From What does `random.seed()` do in Python? - Stack Overflow, emphasis mine:

Pseudo-random number generators work by performing some operation on a value. Generally this value is the previous number generated by the generator. However, the first time you use the generator, there is no previous value.

Seeding a pseudo-random number generator gives it its first “previous” value.

Jarmos · March 14, 2019, 6:19am

Coincidentally even I was confused, for a while, with the choice of arguments for the seed() function. I gave up quickly since I realised that it’s taking me off-track and that’s something I wouldn’t spent much time on. But regardless here’s some resources I have had bookmarked since then.

Understanding the meaning of seed in generating random values?
This StackExchange answer gives a fairly straightforward answer assuming the reader has atleast high school level mathematical understanding.

Random Seed - Wikipedia

Pseudo-random number generators - Khan Academy

If you read up on these resources I believe it should be enough to get you on track to understand the underlying concepts of np.random.seed(). But REMEMBER these concepts aren’t relevant to the course in anyway and the more you dive in, the more you would get confused since then you would have brush up on mathematics and computer science concepts.

realquadrant · March 26, 2019, 2:33am

I see: so you are drawing the validation set from the original data set, and that validation set is determined at random? I get it in concept, but where does the generation of the validation data set (I am guessing it is ImageDataBunch) reference the seed? It is not a parameter passed to it.
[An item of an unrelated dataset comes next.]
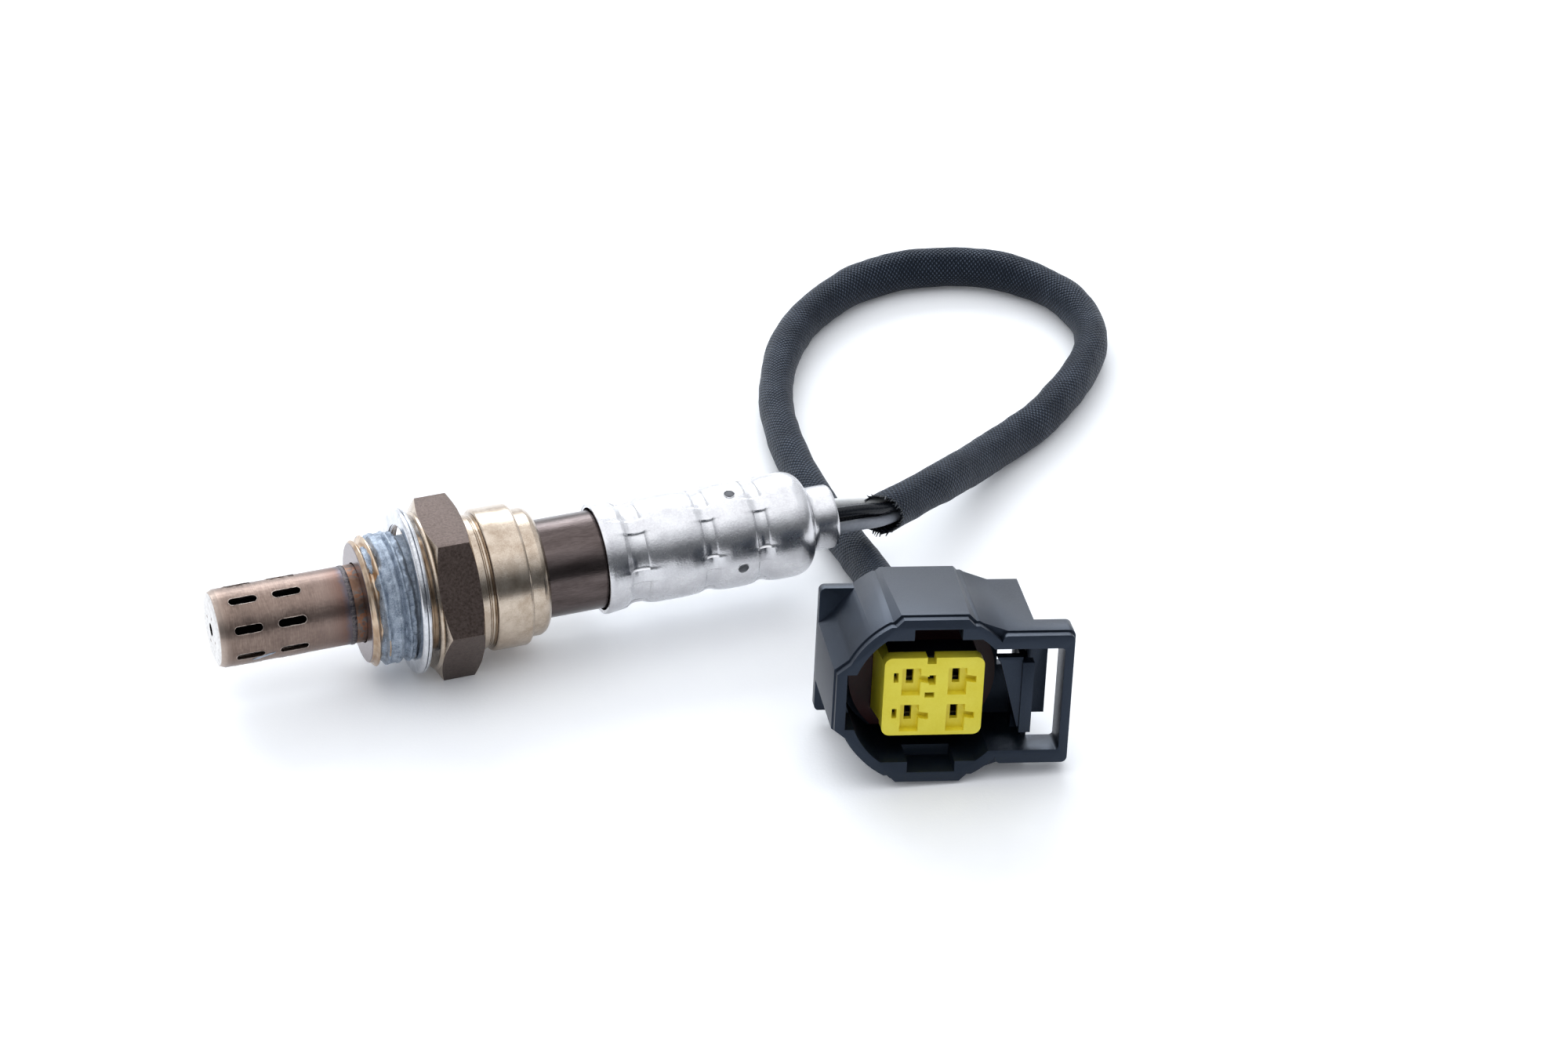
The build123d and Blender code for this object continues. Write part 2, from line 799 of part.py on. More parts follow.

Jarmos · March 26, 2019, 7:03am

The argument passed to seed() is quite complicated to explain and I don’t know the mathematics behind it either. All that I know is np.random.seed(2) yields a very different set of validation set if you pass np.random.seed(198) at some point of time.
The point is that the argument passed to seed() is arbitrary but it is important to bear in mind not to change it ever for future reproducibility.